Dalam laporan JATAM, perusahaan ekstraktif seperti perusahaan tambang batu bara PT. Bonehau Prima Coal (BPC) di Desa Tamalea Tua, Kecamatan Bonehau, Mamuju, kini sedang konflik dengan masyarakat lokal. Permasalahan itu timbul akibat penggunaan jalan umum dan pengelolaan tambang yang berada di kawasan hutan produksi terbatas.
“Luas konsesi BPC sebesar 98 hektar, dan sekitar 80% konsesi ini berada dalam kawasan hutan produksi (HP) dan hutan produksi terbatas (HPT), tanpa adanya alas hukum izin pinjam pakai kawasan hutan (IPPKH),” ungkap Alfarat.
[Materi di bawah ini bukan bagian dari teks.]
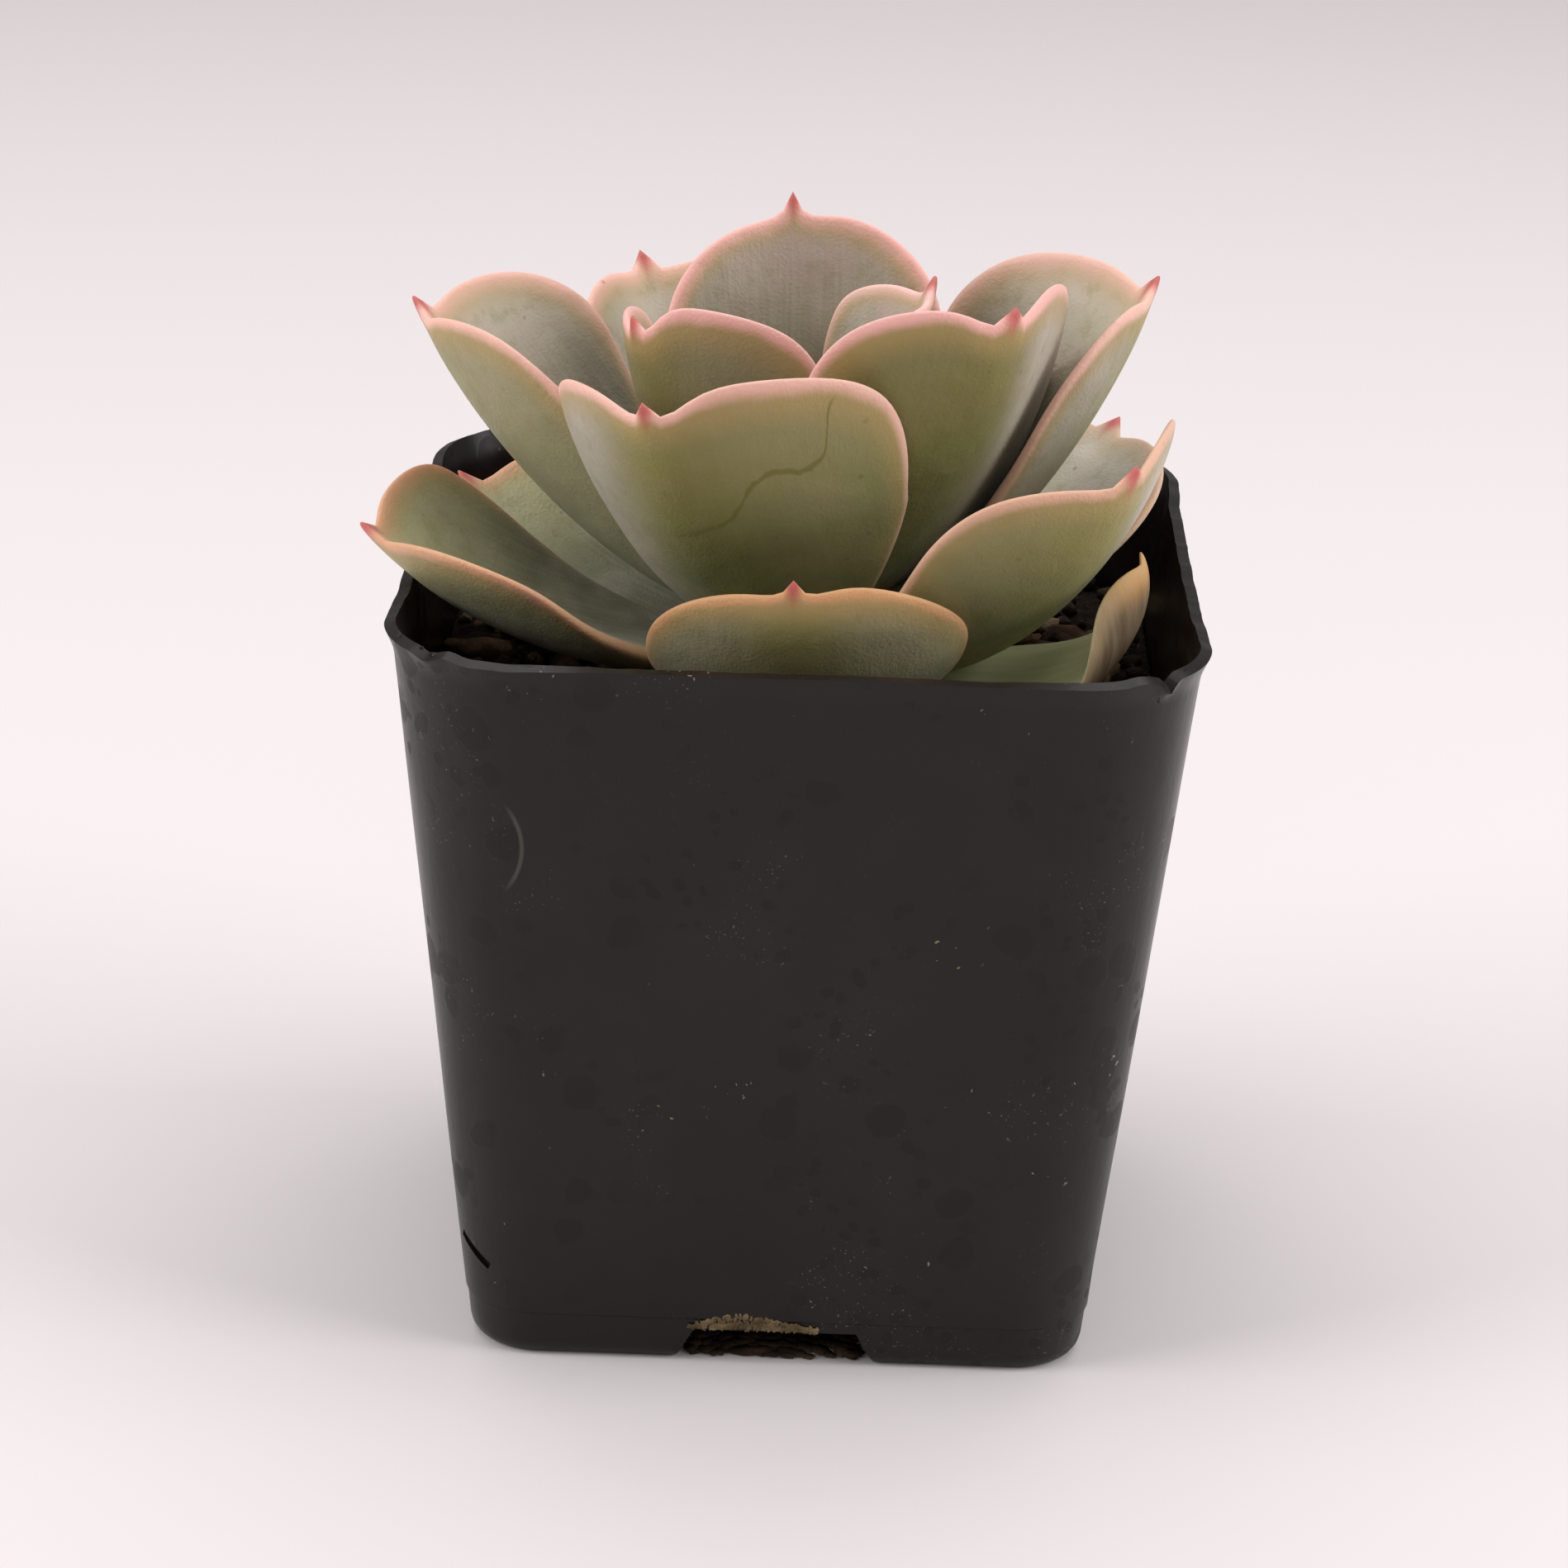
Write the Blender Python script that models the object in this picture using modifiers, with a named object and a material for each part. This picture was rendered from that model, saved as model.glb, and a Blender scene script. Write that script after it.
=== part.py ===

Sementara di Polewali Mandar, ada PT. Isco Polman Resources, perusahaan tambang untuk komoditas timbal dengan luas konsesi 199 hektar yang berada dalam kawasan hutan lindung.
PT. Isco Iron juga memiliki konsesi tambang bijih besi dengan luas 943 hektar, tidak mengantongi IPKKH.
Selain itu perusahaan ini juga memiliki wilayah izin usaha pertambangan (WIUP) Blok Pasiang, yang merupakan komoditas mineral kritis galena dengan luas konsesi 1.867 hektar.
“Fakta-fakta ini yang sama sekali tidak disebutkan oleh masing-masing Paslon. Mengingat pengusaha tambang tersebut berpotensi menjadi penyandang dana bagi paslon itu sendiri,” tutur Alfarhat.
Selain itu, masing-masing pasangan calon juga diduga terdeteksi pada industri ekstraktif baik itu secara langsung dan tidak langsung. Salah satunya dengan memberikan karpet merah bagi investasi di sektor bisnis kotor ini.
“Dari kondisi ini pula, kita dapat menyimpulkan pilkada ini hanya akan menjadi sumber bencana bagi warga Sulawesi barat,” pungkasnya.